TASK:
Provide the data again in its entirety, exactly as given.

DATA:
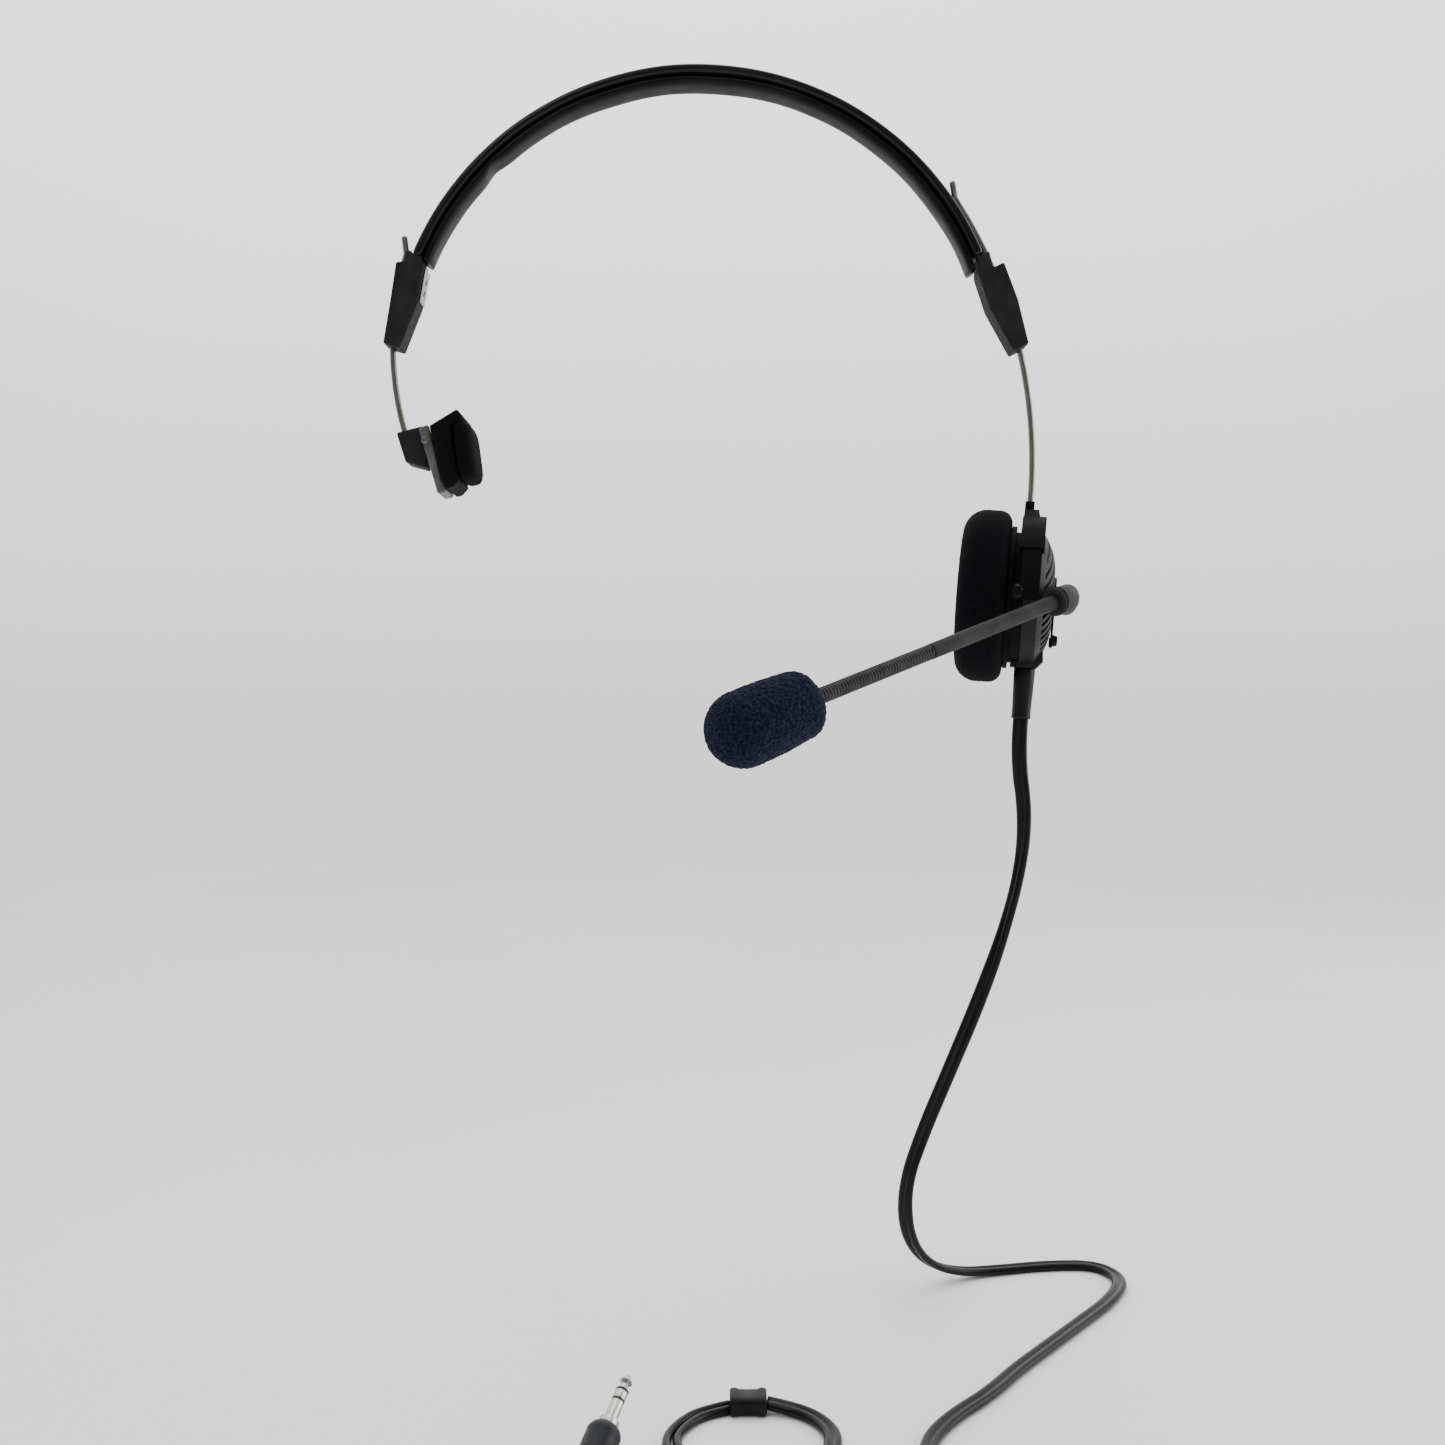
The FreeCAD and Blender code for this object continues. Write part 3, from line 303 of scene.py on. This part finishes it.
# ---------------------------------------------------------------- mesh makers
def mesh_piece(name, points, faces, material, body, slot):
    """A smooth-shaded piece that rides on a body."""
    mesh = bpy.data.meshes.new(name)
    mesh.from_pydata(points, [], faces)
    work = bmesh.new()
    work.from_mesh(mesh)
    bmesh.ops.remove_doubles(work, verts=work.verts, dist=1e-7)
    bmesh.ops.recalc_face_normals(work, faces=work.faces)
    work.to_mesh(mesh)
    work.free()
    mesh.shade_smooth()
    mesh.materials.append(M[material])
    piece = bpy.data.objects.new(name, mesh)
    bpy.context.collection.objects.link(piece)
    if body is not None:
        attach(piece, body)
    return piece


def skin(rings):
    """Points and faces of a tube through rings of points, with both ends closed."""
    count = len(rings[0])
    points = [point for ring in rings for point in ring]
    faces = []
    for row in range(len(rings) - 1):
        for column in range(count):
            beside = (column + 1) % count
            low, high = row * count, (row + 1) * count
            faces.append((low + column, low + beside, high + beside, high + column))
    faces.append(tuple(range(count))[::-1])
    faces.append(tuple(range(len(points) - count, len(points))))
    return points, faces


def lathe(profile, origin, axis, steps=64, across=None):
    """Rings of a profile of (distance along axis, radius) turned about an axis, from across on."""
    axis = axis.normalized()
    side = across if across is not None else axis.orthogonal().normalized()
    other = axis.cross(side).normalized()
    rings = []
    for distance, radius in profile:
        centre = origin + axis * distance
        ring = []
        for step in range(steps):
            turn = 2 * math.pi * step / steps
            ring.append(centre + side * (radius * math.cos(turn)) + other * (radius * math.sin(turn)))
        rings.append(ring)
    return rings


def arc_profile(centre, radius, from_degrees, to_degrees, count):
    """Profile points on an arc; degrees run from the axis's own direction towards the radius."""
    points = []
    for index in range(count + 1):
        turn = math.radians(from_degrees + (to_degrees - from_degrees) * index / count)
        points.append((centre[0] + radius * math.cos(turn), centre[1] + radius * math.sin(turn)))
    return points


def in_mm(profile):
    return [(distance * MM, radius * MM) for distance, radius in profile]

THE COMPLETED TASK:
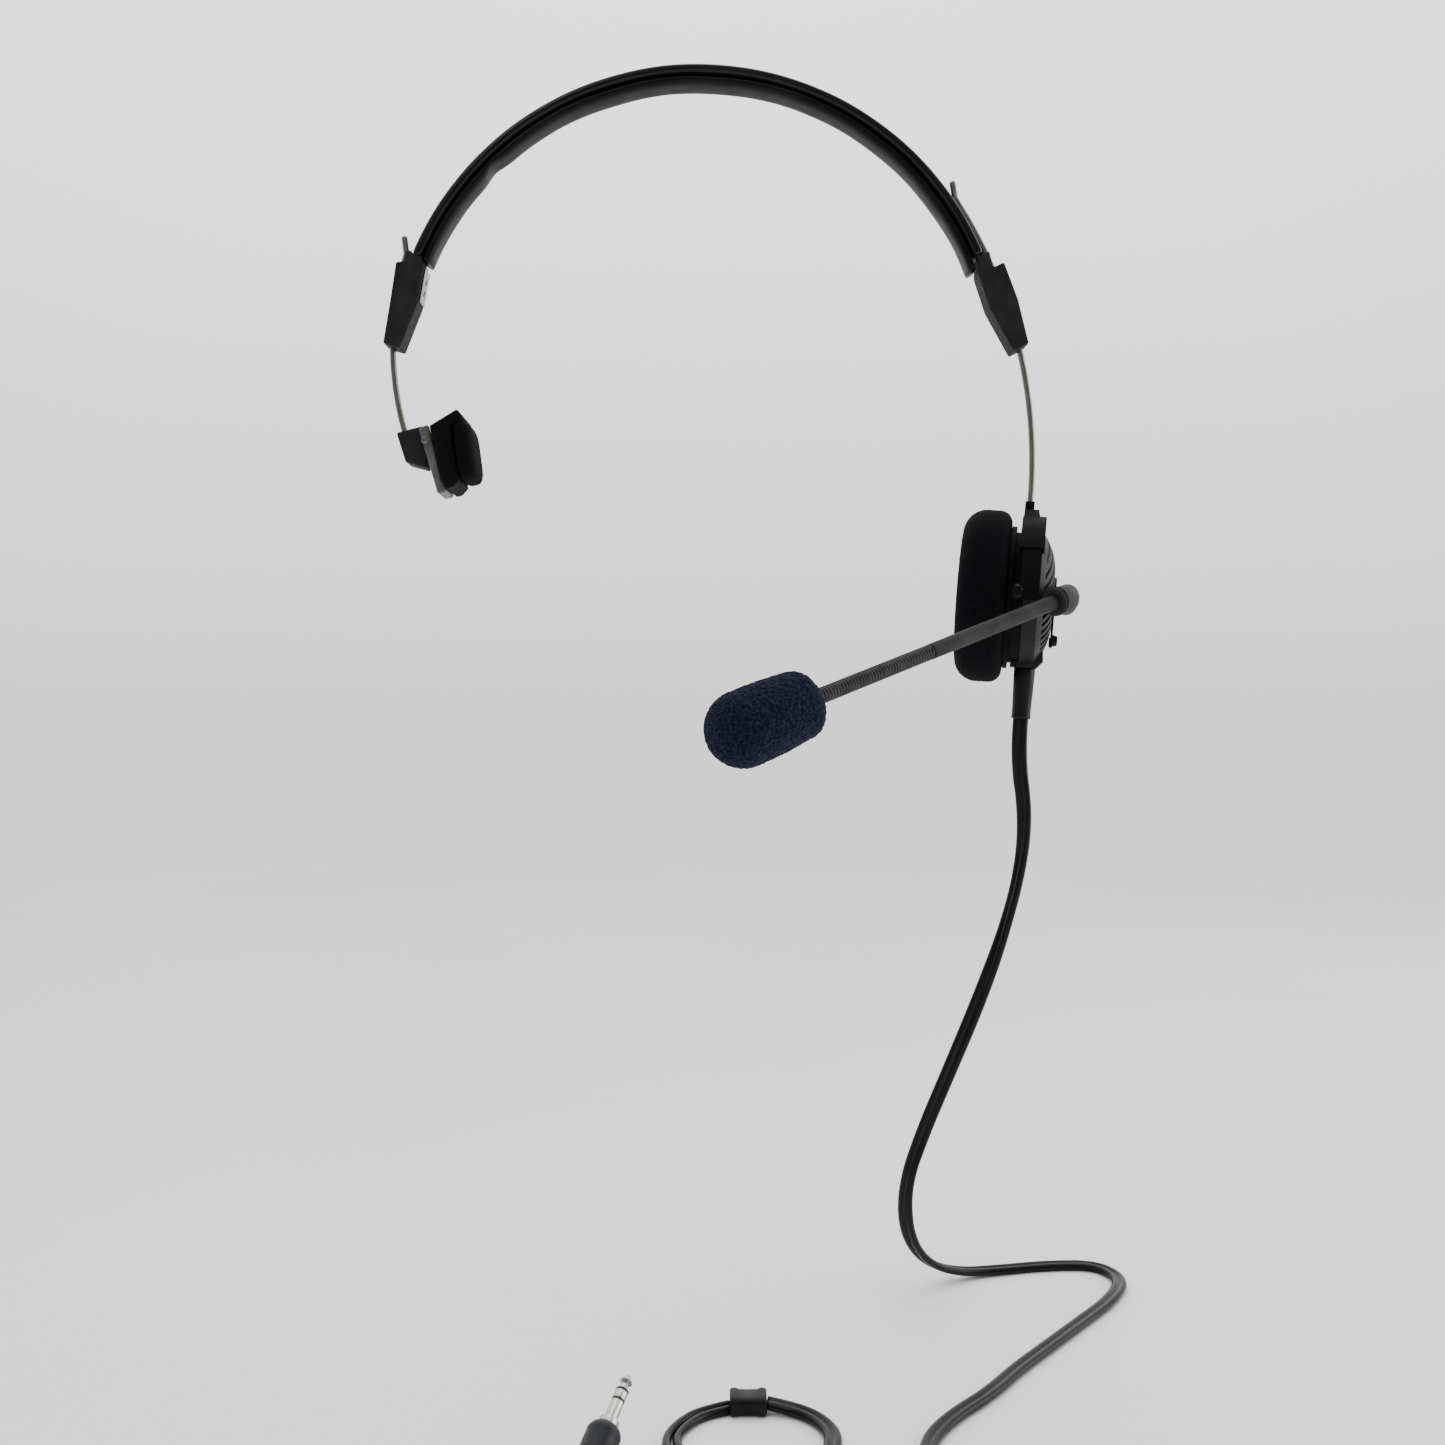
The FreeCAD and Blender code for this object continues. Write part 3, from line 303 of scene.py on. This part finishes it.
# ---------------------------------------------------------------- mesh makers
def mesh_piece(name, points, faces, material, body, slot):
    """A smooth-shaded piece that rides on a body."""
    mesh = bpy.data.meshes.new(name)
    mesh.from_pydata(points, [], faces)
    work = bmesh.new()
    work.from_mesh(mesh)
    bmesh.ops.remove_doubles(work, verts=work.verts, dist=1e-7)
    bmesh.ops.recalc_face_normals(work, faces=work.faces)
    work.to_mesh(mesh)
    work.free()
    mesh.shade_smooth()
    mesh.materials.append(M[material])
    piece = bpy.data.objects.new(name, mesh)
    bpy.context.collection.objects.link(piece)
    if body is not None:
        attach(piece, body)
    return piece


def skin(rings):
    """Points and faces of a tube through rings of points, with both ends closed."""
    count = len(rings[0])
    points = [point for ring in rings for point in ring]
    faces = []
    for row in range(len(rings) - 1):
        for column in range(count):
            beside = (column + 1) % count
            low, high = row * count, (row + 1) * count
            faces.append((low + column, low + beside, high + beside, high + column))
    faces.append(tuple(range(count))[::-1])
    faces.append(tuple(range(len(points) - count, len(points))))
    return points, faces


def lathe(profile, origin, axis, steps=64, across=None):
    """Rings of a profile of (distance along axis, radius) turned about an axis, from across on."""
    axis = axis.normalized()
    side = across if across is not None else axis.orthogonal().normalized()
    other = axis.cross(side).normalized()
    rings = []
    for distance, radius in profile:
        centre = origin + axis * distance
        ring = []
        for step in range(steps):
            turn = 2 * math.pi * step / steps
            ring.append(centre + side * (radius * math.cos(turn)) + other * (radius * math.sin(turn)))
        rings.append(ring)
    return rings


def arc_profile(centre, radius, from_degrees, to_degrees, count):
    """Profile points on an arc; degrees run from the axis's own direction towards the radius."""
    points = []
    for index in range(count + 1):
        turn = math.radians(from_degrees + (to_degrees - from_degrees) * index / count)
        points.append((centre[0] + radius * math.cos(turn), centre[1] + radius * math.sin(turn)))
    return points


def in_mm(profile):
    return [(distance * MM, radius * MM) for distance, radius in profile]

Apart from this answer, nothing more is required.